Search ends at Ermenek mine as bodies of remaining five victims recovered
The bodies of the remaining five victims at the Ermenek coal mine were recovered overnight on Dec. 3, ending 38 days of painstaking search efforts.
Eighteen miners were trapped inside the galleries of the Central Anatolian facility after an underground flood, drawing the country's focus back to the perilous safety conditions of mine workers six months after the disaster at a coal mine in Soma, which claimed 301 victims.
Initial autopsies on the bodies of 10 of the miners in Ermenek revealed that they died of coal gas poisoning, rather than drowning.
According to the details of a first initial report by experts, eight of the miners, who were huddled around each other when they were found dead on the 22nd day of the rescue efforts, had climbed a wall and waited there for 15 hours for help before succumbing to the poisoning.
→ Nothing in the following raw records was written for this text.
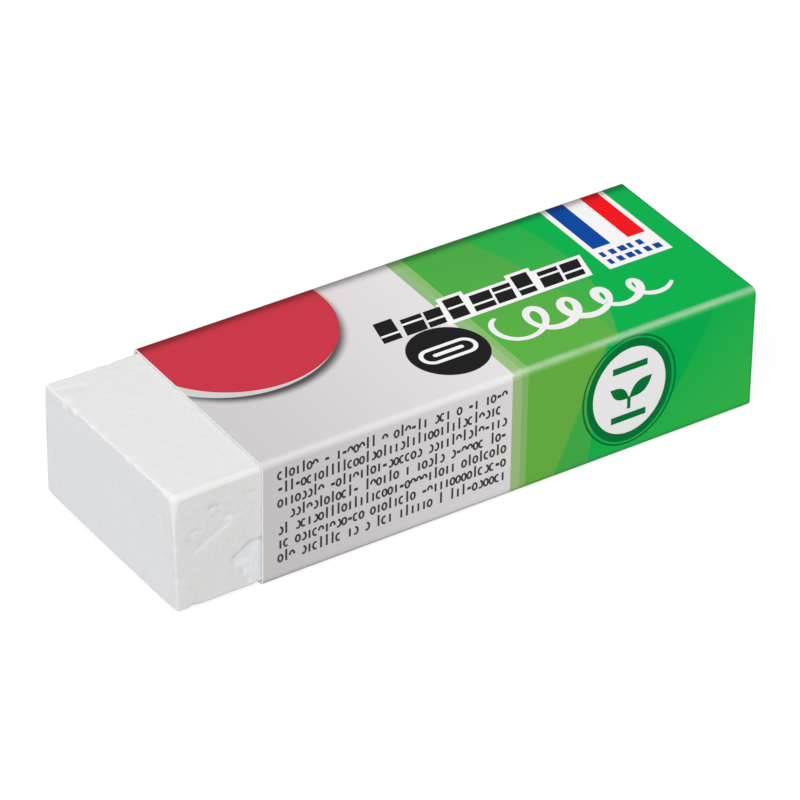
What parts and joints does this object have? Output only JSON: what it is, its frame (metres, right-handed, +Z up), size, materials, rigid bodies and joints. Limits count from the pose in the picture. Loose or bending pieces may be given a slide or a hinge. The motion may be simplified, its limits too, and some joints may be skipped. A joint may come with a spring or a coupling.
{
  "type": "vinyl eraser",
  "caption": "White block of soft vinyl for rubbing out pencil, in a printed folded-card sleeve that slides along it and leaves one end bare.",
  "frame": {"origin": "centre of the bounding box in plan, at the underside of the sleeve", "axes": "+X along the block from its bare end towards the end flush with the sleeve, +Z up from the face it rests on, -Y the side panel with the small print and badge"},
  "size_m": [0.065, 0.023, 0.0135],
  "materials": {
    "soft_vinyl": "matt",
    "coated_card": "semi-gloss varnish over print"
  },
  "bodies": {
    "block": {"eraser_block": "soft_vinyl"},
    "sleeve": {"card_sleeve": "coated_card"}
  },
  "joints": [
    {"name": "sleeve_slide", "type": "slide", "parent": "block", "child": "sleeve", "axis": [1, 0, 0], "range_m": [-0.0096, 0.056]}
  ]
}
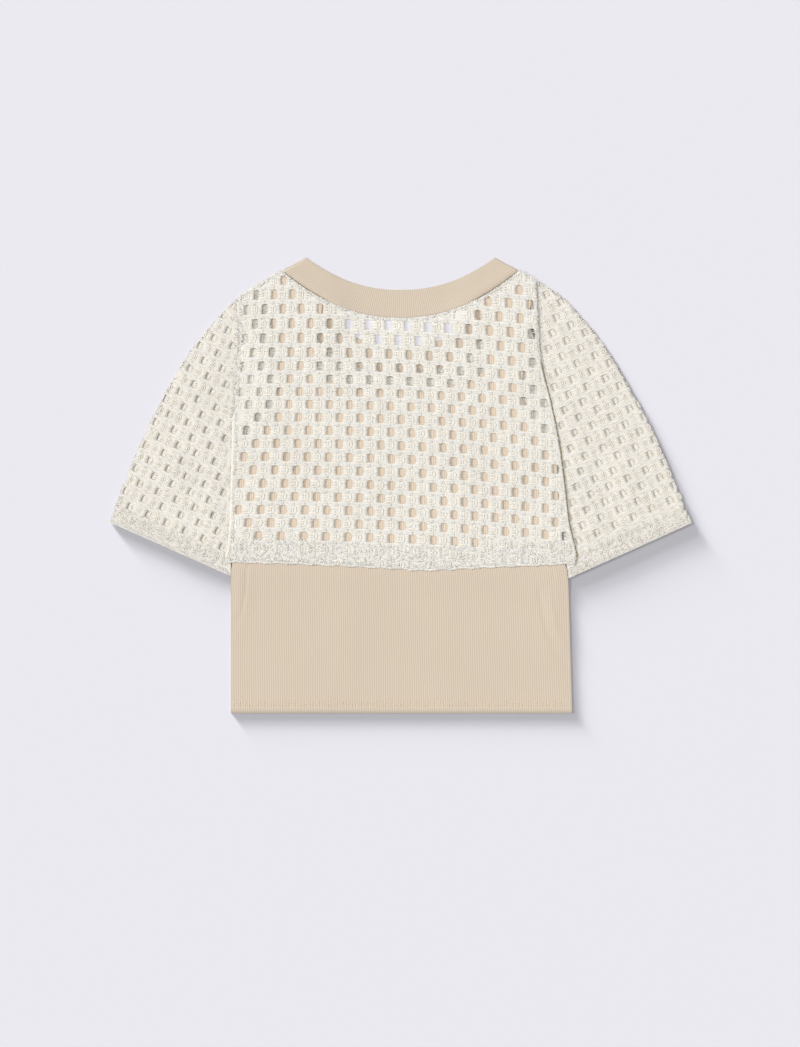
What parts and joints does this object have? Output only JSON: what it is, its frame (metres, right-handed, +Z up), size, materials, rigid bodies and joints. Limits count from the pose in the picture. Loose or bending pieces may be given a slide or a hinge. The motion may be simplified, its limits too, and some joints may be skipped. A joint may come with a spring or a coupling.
{
  "type": "crop top",
  "caption": "Crop top laid flat with its back up: a short-sleeved openwork knit overlay with a ribbed neckband, over a fine-rib tank",
  "frame": {"origin": "Middle of the object's outline on the surface it lies on: the underside is z = 0", "axes": "+X runs across the garment to the right of a viewer above it, +Y runs from the hem to the neck, +Z points up from the surface"},
  "size_m": [0.583, 0.4559, 0.0085],
  "materials": {
    "overlay_knit": "matte cream cotton yarn, openwork knit",
    "sleeve_knit": "matte cream cotton yarn, openwork knit, slightly warmer",
    "rib": "matte beige fine rib jersey"
  },
  "bodies": {
    "root": {"overlay_front": "overlay_knit", "overlay_back": "overlay_knit", "sleeve_left": "sleeve_knit", "sleeve_right": "sleeve_knit", "neckband": "rib", "tank_front": "rib", "tank_back": "rib"}
  },
  "joints": []
}
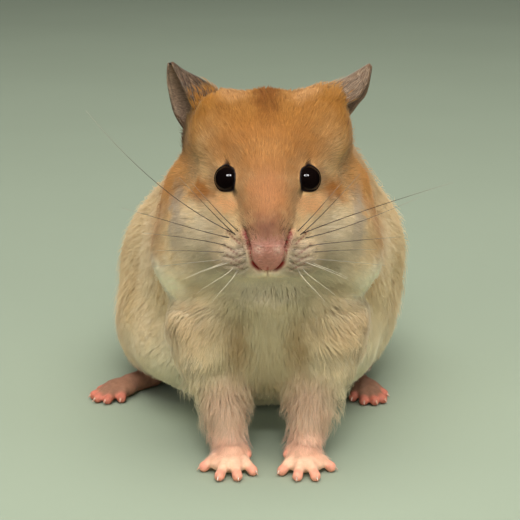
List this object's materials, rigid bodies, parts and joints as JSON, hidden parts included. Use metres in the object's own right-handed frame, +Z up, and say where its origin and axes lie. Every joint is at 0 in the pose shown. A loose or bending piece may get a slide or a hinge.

Experts once again slammed poor safety conditions at the facility, stressing that the workers could have survived if there had been a refuge chamber set up by the mining company.
The government sent three ministers to the mine facility following the accident, but safety works proceeded slowly due to the huge quantities of water that had completely inundated the galleries. Hope to rescue the miners alive therefore faded quickly.
Prime Minister Ahmet Davutoğlu vowed new regulations for miners, after the accident added to Turkey's already grim record on labor accidents.